Are you finding that every team is asking for different things at once and you don’t know how to manage all of the demand? Not enough capacity to deliver everything? Are initiatives being started with poor definition and no plan?
Demand management is a process your organisation can use to manage, prioritise, and schedule internal change projects all in service of your business strategy and purpose.
Effective demand management ensures projects align with the business’s strategy. It helps to create a clear view of the pipeline, manages resources, enables accountable decision making and, ensures collaboration across the entire business.
What does demand management look like in practice?
In practice, demand management is a process that enables the delivery side of the organisation. Demand management aims to create a shared understanding of demand and supply. By fostering cross-organisation collaboration, it removes siloes and lays down a formal process for projects. Ultimately, when everyone works together, the organisation is more likely to deliver great outcomes.
The standard approach to demand management is to create a place for stakeholders across the organisation to raise their change initiatives. These initiatives are triaged and assessed to identify the right next steps and teams to involve. The initiative is then defined further before passing to the relevant delivery teams. This process should be adapted to your organisation’s needs, challenges and structures but there are nine aspects that we believe can help any organisation improve their demand management and help you excel in internal and external delivery:
9 ways to improve demand management
1. Create a clear, simple end-to-end demand and delivery process
A clear, end-to-end demand and delivery process creates common language, common understanding, and steps that everyone can follow. This is important because it helps people understand how to engage with the process and what their role is within it. This process should be intertwined with your approach to reporting, prioritisation, scheduling and strategy reviews so that everyone in your organisation has a clear understanding of how much is being achieved and how much can be achieved.

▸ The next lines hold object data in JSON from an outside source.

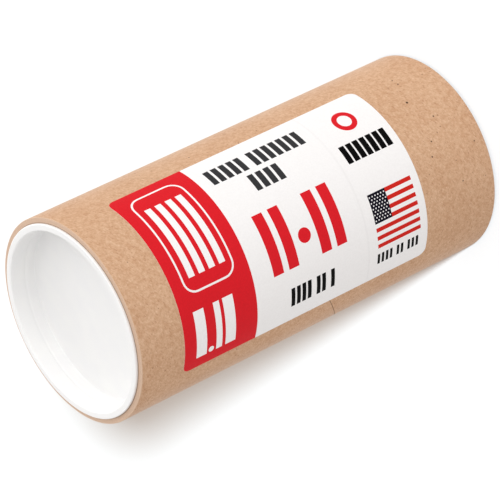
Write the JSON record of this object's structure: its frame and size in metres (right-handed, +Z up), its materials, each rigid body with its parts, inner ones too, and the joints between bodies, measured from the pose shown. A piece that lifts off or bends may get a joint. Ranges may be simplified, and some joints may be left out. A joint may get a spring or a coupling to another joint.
{
  "type": "cardboard mailing tube",
  "caption": "Spiral-wound kraft cardboard mailing tube with a white plastic plug cap in each end and a printed paper label.",
  "frame": {"origin": "middle of the bottom cap's flange face, on which the tube stands", "axes": "+Z up along the tube towards the top cap, -Y towards the middle of the label"},
  "size_m": [0.0844, 0.0845, 0.1822],
  "materials": {
    "kraft_board": "uncoated kraft paper, matt",
    "white_polyethylene": "moulded, satin",
    "label_paper": "coated, printed, semi-gloss"
  },
  "bodies": {
    "bottom_cap": {"bottom_cap": "white_polyethylene"},
    "tube": {"kraft_tube": "kraft_board", "paper_label": "label_paper"},
    "top_cap": {"top_cap": "white_polyethylene"}
  },
  "joints": [
    {"name": "tube_lift", "type": "slide", "parent": "bottom_cap", "child": "tube", "axis": [0, 0, 1], "range_m": [0, 0.04]},
    {"name": "top_cap_pull", "type": "slide", "parent": "tube", "child": "top_cap", "axis": [0, 0, 1], "range_m": [0, 0.04]}
  ]
}
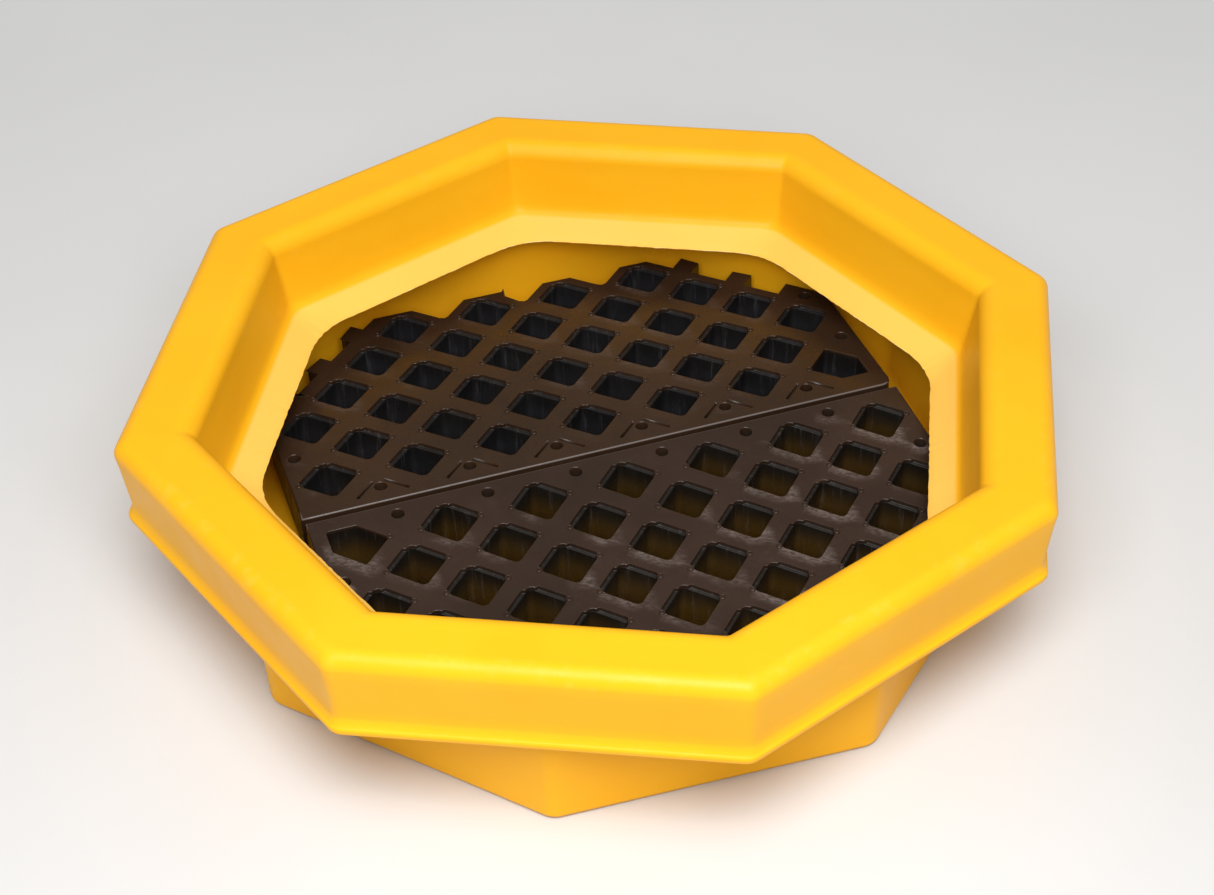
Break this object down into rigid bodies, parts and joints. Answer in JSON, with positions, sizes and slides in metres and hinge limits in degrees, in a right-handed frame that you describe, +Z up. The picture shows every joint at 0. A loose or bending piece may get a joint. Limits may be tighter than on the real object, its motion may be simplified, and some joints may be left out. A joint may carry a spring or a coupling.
{
  "type": "spill containment tray",
  "caption": "Octagonal hollow-moulded spill tray with an inward splash lip and two lift-out lattice grate halves over its sump.",
  "frame": {"origin": "centre of the tray's footprint, on the ground", "axes": "+Z up, +X and +Y through the middles of two neighbouring sides of the rim"},
  "size_m": [0.9, 0.9, 0.23],
  "materials": {
    "tray_plastic": "satin moulded skin",
    "rear_grate_plastic": "semi-gloss moulded, scuffed",
    "front_grate_plastic": "semi-gloss moulded, scuffed"
  },
  "bodies": {
    "tray": {"tray": "tray_plastic"},
    "rear_half": {"rear_grate": "rear_grate_plastic", "rear_legs": "rear_grate_plastic"},
    "front_half": {"front_grate": "front_grate_plastic", "front_legs": "front_grate_plastic"}
  },
  "joints": [
    {"name": "rear_grate_lift", "type": "slide", "parent": "tray", "child": "rear_half", "axis": [0, 0, 1], "range_m": [0, 0.019]},
    {"name": "front_grate_lift", "type": "slide", "parent": "tray", "child": "front_half", "axis": [0, 0, 1], "range_m": [0, 0.022]}
  ]
}
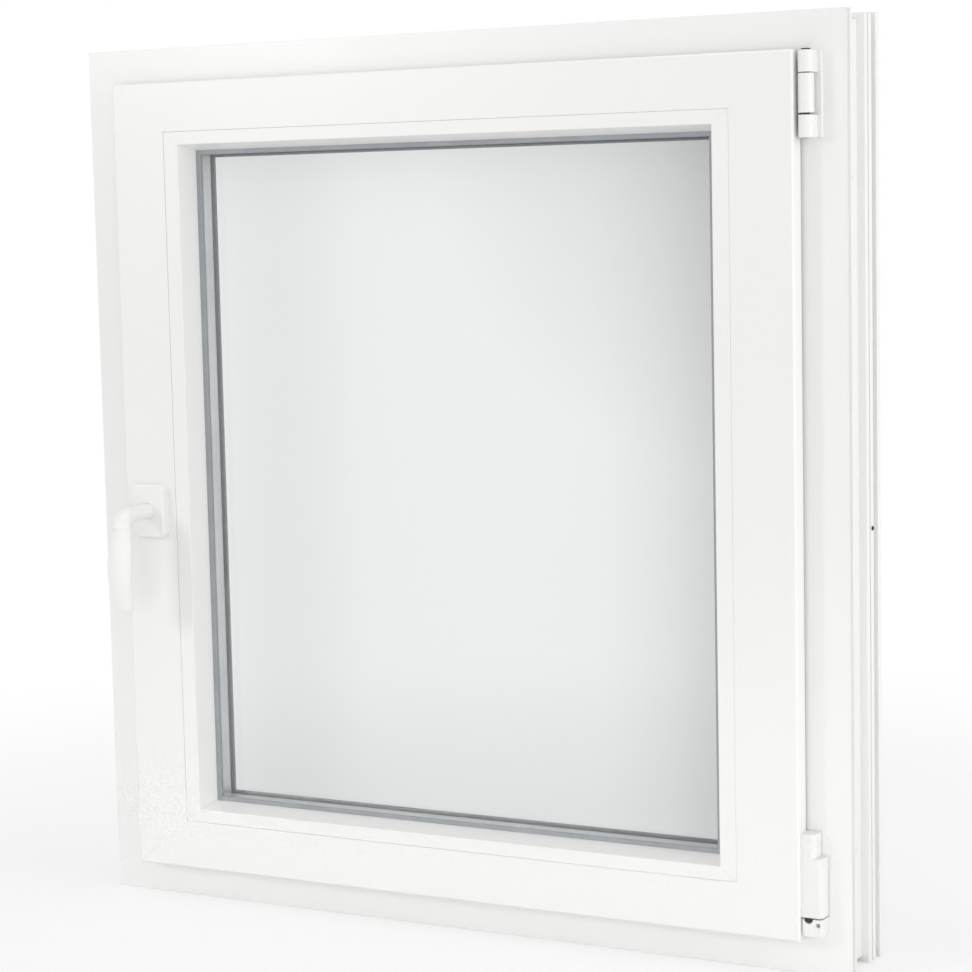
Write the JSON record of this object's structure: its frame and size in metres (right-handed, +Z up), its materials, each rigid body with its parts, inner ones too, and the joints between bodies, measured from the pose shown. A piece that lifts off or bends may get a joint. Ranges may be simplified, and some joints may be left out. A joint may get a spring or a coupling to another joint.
{
  "type": "plastic tilt-and-turn window",
  "caption": "White plastic-framed window with one glazed sash, a lever handle, side hinges and a mitred outer frame for a wall opening.",
  "frame": {"origin": "on the sill's underside, in the middle of the window's width and of its room-side foot's flat", "axes": "+Z up, +X to the right seen from the room, +Y from the room to the outdoors"},
  "size_m": [0.89, 0.193, 0.95],
  "materials": {
    "white_plastic": "smooth white window plastic with a satin gloss",
    "glass": "clear float glass",
    "spacer": "mill aluminium",
    "dark_sealant": "dull sealant",
    "packer_plastic": "moulded plastic",
    "grey_gasket": "soft grey extruded gasket",
    "white_lacquer": "white powder coat",
    "white_cover": "white moulded cover",
    "steel": "zinc-plated steel"
  },
  "bodies": {
    "window": {"frame_head": "white_plastic", "frame_sill": "white_plastic", "frame_left_jamb": "white_plastic", "frame_right_jamb": "white_plastic", "drain_cover_left": "white_plastic", "drain_cover_right": "white_plastic", "sash_top_rail": "white_plastic", "sash_bottom_rail": "white_plastic", "sash_left_stile": "white_plastic", "sash_right_stile": "white_plastic", "bead_top": "white_plastic", "bead_bottom": "white_plastic", "bead_left": "white_plastic", "bead_right": "white_plastic", "glass_inner_pane": "glass", "glass_outer_pane": "glass", "spacer_bar": "spacer", "edge_seal": "dark_sealant", "glazing_blocks": "packer_plastic", "room_glazing_gasket": "grey_gasket", "outdoor_glazing_gasket": "grey_gasket", "room_seal": "grey_gasket", "stop_seal": "grey_gasket", "handle_rosette": "white_lacquer", "top_hinge_plate": "white_cover", "top_hinge_upper_knuckle": "white_cover", "top_hinge_lower_knuckle": "white_cover", "top_hinge_sash_knuckle": "white_cover", "top_hinge_pin": "steel", "bottom_hinge_cover": "white_cover", "bottom_hinge_bearing": "white_cover", "bottom_hinge_pin": "steel", "bottom_hinge_adjuster": "steel", "lock_faceplate": "steel", "lower_striker": "steel", "upper_striker": "steel"},
    "handle": {"handle_neck": "white_lacquer", "handle_grip": "white_lacquer", "handle_spindle": "steel"}
  },
  "joints": [
    {"name": "handle_turn", "type": "hinge", "parent": "window", "child": "handle", "pos_m": [-0.363, -0.043, 0.442], "axis": [0, -1, 0], "range_deg": [0, 180]}
  ]
}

2. Foster collaboration through business partnering
Business partnering means creating a two-way conversation between the team delivering change and the team asking for change. This doesn’t necessarily require a dedicated “Business Partner” role within your organisation. Building a culture of communication and collaboration between your Business teams and Delivery teams can be the first step in business partnering. When we communicate and remove siloes, everyone in the business understands the direction of travel and the initiative is more likely to achieve its aim. This is more than just discussion though, business partnering also includes collaborating when defining the initiative to ensure that the delivery teams truly understand the requirements and customers understand the capabilities of the organisation.
3. Clear roles and responsibilities
It’s important that everyone understands who owns certain aspects of a project and who is accountable for decisions. It should be really clear how and when people should be involved in a change project so that people don’t hold up the process by being more challenging than they need to be. This means initiatives can progress and are less likely to get lost in handovers between teams.
4. Create a single funnel of demand
Creating a single funnel of demand allows us to manage what is coming in and where it’s going. This prevents a project from leapfrogging the funnel. It makes things easier to manage and reduces the time your team will spend doing side-of-desk work. It also means things are prioritised, capacity is protected and no work is taken on that may be counter to your organisation’s strategy.
5. Embed flexibility through standardised demand paths
This is about embedding flexibility into the process. You don’t want every project going through one single funnel because small things will get stuck while larger projects will require more diligence and governance. Therefore, create flexibility by having standard alternate paths, but be careful this doesn’t allow projects to jump out of one process and into another because things will get missed and people will always want to take the quickest route.
6. Spend time understanding and defining each initiative
Before your business is committed to an initiative, you need to spend time understanding what is being asked, what’s in and out of scope, what the deliverables are, the impacts, and who should be involved. This should be led by the business teams and supported by the delivery teams through your business partnering model. Creating an early understanding of scope and impacts will lead to a smoother delivery and there won’t be any unforeseen problems or blockers. By spending more time upfront, you won’t lose months further down the line working on an unexpected and avoidable issue.
7. Accountable decision-making based on organisational strategy through a prioritisation mechanism
A key part of demand management is having the ability to delay or decline initiatives. The decision points and accountability to make those decisions are key. It requires the right level of influence and varying perspectives from the business and delivery teams to come to the correct decision. To make justifiable decisions against the organisation’s strategy and capacity, a prioritisation mechanism should be integrated into your demand management process and governance. Every prioritisation mechanism is different and tailored to your company, but each one should generally consider the cost, impact and effort of an initiative before proceeding to delivery.
8. Transparent decision and progress reporting
People need to check where a project is at all times and understand why a decision has been made. This requires clear communication governance and accountability of decisions. Creating transparent decision logs, recording meeting notes, and having reports from delivery teams enables tracking of all initiatives in your portfolio.
9. Share with everyone and embed
It’s crucial that the demand management process isn’t just understood and followed by one team. It should be shared with all relevant stakeholders because it sets clear expectations, creates more collaboration, and embeds all the previous steps. Information on the process should also be readily available to everyone in the organisation to improve understanding of the engagement and involvement required from everyone involved.
Demand management working at its best, enables schedules to be optimised. It encourages collaboration which has far-reaching benefits across the entire organisation, whilst also reducing potential bottlenecks, and shaping operations.